A partir de la década de 1980, en México y Centroamérica se empezaron a desmantelar los logros -parcos, magros o francamente inexistentes- en materia de construcción de Estados de Bienestar. Desde esas fechas se fue construyendo un modelo neoliberal que limita la presencia estatal en materia de garantías a derechos sociales y económicos. En el entrecruce de esos Estados de Bienestar limitados y medidas desestatizantes se encuentra buena parte de la respuesta para entender los resultados nefandos de la Covid-19 en la región. Sistemas sanitarios, educativos, laborales, etc., incapaces de garantizar a la población enfrentar de manera adecuada tanto el contagio como sus consecuencias sociales son el trasfondo de la celebración del Bicentenario de la Independencia.
Como siempre, las fechas conmemorativas sirven para la reflexión sobre el pasado, el presente y para dibujar futuros. Si los guatemaltecos, salvadoreños, hondureños, nicaragüenses y costarricenses, no sus gobiernos ni sus oligarquías, quisieran tener en los próximos 15 de septiembre algo que celebrar, deberán buscar la construcción de nuevos pactos sociales que impliquen mejores condiciones de vida para cada uno de los habitantes de estos países. Pero también la construcción de relaciones internacionales, sobre todo lo referente a los Estados Unidos, que en un mundo globalizado e interdependiente provean de elementos para el desarrollo de todas y cada una de las naciones de la región.
Por su parte, México, su gobierno y sus sociedades, deben de entender que cada una de las acciones y omisiones ocurridas en Centroamérica conllevan serios retos para su propia seguridad.
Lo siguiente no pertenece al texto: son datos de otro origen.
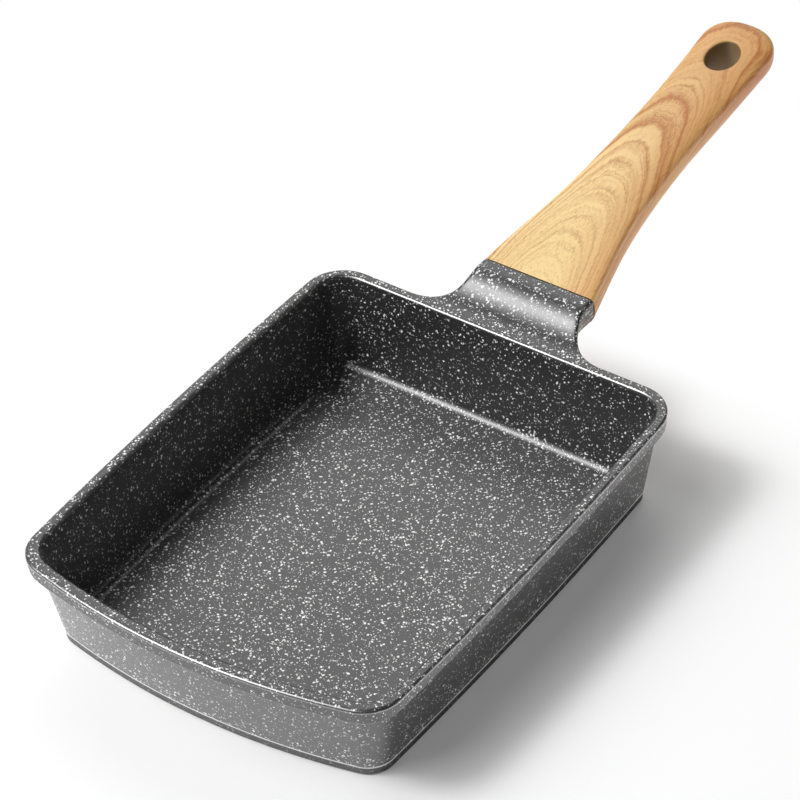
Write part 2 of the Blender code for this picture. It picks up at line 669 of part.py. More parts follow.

Que allende el Río Suchiate no existan sistemas sanitarios, educativos, laborales, etc., fuertes y consolidados significa para México que no se va a detener la crisis humanitaria ni la migración indocumentada que parece endémica de la región. Que en los gobiernos centroamericanos campee con total impunidad la corrupción es igual de grave que la crisis de violencia por la que atraviesa el territorio nacional. Mientras eso no este en la mente de los mexicanos, no hay nada que celebrar en el Bicentenario.